Thursday, 12 May 2016

Brazil President Suspended Vote To Face Impeachment Trial Stand

The vote came after some 20 hours of debate and means Vice President Michel Temer will take over for up to six months.

Supporters of impeachment blame Brazil's president Ms Rousseff and her Workers' Party for the stalled economy and insist that Mr Temer, whose party has split from the governing coalition, represents the only hope of reviving it. 

President Rousseff has been suspended from office and will face an impeachment trial, following a vote by Brazil's senate.
The vote was widely expected and went 55-22 in favour of putting the country's first woman president on trial.

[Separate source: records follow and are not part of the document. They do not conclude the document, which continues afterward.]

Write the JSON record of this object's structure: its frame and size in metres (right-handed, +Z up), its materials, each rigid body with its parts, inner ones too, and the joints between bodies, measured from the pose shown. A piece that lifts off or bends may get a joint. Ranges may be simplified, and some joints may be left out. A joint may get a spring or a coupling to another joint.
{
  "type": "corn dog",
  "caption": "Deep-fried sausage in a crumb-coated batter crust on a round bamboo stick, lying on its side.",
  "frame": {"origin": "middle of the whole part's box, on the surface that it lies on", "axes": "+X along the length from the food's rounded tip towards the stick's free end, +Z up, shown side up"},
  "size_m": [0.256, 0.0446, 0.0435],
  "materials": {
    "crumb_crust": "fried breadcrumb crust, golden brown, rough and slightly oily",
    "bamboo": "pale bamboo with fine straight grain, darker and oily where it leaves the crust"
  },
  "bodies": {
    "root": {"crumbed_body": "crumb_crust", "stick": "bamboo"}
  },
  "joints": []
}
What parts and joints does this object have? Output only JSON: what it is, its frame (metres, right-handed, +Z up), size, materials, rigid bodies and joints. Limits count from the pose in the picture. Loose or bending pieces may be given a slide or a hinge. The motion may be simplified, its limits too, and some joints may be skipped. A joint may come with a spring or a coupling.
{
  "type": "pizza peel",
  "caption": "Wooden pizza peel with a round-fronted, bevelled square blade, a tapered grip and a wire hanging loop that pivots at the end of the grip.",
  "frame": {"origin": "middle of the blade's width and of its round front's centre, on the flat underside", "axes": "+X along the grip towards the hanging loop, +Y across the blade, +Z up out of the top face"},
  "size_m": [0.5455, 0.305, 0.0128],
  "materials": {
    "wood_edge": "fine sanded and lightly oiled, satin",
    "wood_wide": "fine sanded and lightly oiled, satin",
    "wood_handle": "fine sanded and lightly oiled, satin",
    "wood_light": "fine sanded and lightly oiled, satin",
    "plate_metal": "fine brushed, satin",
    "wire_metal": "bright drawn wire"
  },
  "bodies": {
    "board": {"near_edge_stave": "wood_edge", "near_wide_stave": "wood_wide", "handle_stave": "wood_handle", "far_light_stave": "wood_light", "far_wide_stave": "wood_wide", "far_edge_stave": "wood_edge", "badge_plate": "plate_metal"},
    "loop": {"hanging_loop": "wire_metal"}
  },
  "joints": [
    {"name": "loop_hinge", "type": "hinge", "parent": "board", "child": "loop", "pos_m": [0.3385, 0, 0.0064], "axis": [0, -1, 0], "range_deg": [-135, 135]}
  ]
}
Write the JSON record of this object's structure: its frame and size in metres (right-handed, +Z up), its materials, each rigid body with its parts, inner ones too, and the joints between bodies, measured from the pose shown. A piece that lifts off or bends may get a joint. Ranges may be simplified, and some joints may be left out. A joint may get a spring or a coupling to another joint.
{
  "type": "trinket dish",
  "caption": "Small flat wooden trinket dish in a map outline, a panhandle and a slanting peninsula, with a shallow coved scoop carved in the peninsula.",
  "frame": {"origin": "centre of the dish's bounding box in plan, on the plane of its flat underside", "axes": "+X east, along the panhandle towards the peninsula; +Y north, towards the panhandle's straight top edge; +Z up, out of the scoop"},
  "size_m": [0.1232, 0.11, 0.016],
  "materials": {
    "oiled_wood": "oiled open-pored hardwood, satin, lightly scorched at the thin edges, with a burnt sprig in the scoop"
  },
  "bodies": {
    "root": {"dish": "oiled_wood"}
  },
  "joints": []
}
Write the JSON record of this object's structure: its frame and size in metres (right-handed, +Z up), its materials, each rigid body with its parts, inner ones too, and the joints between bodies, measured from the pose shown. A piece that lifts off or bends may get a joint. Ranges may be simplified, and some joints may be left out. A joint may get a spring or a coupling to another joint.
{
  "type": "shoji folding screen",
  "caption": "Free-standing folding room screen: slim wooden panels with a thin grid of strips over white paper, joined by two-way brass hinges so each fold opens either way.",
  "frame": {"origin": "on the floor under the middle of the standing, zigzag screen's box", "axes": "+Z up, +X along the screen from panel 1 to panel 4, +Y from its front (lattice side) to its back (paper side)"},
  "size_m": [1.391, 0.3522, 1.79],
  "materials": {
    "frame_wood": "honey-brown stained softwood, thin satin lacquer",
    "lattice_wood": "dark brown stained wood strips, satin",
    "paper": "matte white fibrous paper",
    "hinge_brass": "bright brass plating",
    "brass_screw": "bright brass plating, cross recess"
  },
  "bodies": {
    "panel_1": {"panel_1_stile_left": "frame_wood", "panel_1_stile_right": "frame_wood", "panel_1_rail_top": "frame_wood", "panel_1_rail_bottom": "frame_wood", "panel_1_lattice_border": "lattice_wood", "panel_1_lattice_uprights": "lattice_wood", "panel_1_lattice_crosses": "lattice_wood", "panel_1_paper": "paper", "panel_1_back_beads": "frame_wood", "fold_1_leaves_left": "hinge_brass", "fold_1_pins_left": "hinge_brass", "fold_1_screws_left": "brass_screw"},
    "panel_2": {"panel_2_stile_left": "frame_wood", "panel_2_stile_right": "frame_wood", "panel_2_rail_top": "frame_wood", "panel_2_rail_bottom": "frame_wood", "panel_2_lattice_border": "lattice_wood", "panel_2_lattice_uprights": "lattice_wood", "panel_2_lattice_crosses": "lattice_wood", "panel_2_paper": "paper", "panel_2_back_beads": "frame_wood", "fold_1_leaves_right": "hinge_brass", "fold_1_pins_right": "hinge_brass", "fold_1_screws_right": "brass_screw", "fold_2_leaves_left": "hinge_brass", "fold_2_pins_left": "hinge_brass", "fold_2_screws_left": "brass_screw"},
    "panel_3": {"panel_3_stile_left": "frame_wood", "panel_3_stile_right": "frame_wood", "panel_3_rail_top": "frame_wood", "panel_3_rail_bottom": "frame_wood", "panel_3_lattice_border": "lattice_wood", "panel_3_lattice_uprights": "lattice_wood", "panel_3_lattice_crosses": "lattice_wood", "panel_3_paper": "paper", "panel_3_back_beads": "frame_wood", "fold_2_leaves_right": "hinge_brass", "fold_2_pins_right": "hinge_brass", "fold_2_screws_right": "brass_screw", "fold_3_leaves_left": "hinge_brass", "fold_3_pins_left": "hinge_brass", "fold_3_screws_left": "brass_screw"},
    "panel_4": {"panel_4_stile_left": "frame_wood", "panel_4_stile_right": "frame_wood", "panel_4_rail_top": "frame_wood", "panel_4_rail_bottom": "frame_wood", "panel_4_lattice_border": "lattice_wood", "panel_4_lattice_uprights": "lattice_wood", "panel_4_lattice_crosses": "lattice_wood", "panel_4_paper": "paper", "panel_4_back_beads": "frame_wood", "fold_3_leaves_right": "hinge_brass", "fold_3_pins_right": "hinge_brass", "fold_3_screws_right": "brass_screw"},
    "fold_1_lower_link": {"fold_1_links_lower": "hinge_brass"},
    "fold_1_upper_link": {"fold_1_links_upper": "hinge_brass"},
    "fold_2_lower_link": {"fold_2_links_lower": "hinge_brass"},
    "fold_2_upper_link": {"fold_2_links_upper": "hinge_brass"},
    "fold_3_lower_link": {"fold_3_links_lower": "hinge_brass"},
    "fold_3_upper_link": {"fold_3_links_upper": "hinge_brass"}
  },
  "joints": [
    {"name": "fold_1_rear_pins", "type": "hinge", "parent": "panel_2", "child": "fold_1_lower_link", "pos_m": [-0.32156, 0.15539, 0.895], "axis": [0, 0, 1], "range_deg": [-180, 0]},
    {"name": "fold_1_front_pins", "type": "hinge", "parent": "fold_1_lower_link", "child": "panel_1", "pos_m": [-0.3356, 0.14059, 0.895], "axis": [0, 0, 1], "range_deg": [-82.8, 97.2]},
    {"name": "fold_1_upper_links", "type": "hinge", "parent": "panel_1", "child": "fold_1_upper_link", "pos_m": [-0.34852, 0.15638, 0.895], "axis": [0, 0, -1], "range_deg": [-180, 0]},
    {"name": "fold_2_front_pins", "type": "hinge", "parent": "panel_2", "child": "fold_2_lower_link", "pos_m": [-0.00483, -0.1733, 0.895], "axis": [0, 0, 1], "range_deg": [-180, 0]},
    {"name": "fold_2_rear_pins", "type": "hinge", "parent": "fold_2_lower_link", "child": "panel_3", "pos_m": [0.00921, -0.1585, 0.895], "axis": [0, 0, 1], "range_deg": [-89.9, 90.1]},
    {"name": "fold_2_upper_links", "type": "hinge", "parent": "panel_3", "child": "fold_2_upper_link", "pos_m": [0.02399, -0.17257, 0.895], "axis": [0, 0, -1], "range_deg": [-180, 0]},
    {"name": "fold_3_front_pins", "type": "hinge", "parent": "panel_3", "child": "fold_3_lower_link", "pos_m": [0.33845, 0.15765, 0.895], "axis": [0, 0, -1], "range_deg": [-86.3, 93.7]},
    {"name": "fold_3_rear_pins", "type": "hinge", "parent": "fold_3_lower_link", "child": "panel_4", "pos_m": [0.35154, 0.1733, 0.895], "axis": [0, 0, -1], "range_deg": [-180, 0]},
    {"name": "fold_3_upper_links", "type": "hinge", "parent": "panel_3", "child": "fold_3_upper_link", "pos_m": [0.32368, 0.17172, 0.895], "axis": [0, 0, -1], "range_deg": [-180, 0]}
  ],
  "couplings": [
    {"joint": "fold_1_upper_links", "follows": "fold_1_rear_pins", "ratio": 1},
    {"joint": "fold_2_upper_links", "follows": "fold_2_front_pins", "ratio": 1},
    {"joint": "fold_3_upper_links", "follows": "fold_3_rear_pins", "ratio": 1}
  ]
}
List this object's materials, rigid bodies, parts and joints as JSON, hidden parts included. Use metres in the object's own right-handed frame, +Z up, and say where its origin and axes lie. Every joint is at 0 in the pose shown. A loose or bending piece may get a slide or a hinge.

She is accused of lying to voters about the level of the country's deficit during her re-election campaign.

Dilma Rousseff's trial in the senate will decide if she can carry out in her second term as leader or whether Mr Temer will continue in power.
Ms Rousseff's supporters say she has been forced from power in a coup.

Ahead of the vote, thousands of protesters gathered in support and opposition to Ms Rousseff outside the Senate in Brasilia, with each group separated by a wall down the middle of a lawn.
Small but intense clashes broke out between police and the president's supporters, with police using pepper spray and protesters throwing firecrackers at officers.

Emergency service workers took several people away after they fell ill from the clouds of pepper spray.
The impeachment process had developed into a referendum on Ms Rousseff and her handling of the country over the past six years.

Brazil is mired in the worst economic downturn in decades and a sprawling corruption scandal centred on the state-run Petrobras oil company.
While Ms Rousseff is not accused of corruption, she is facing the same public anger as many in the country's elite - 60% of Brazilians support her impeachment.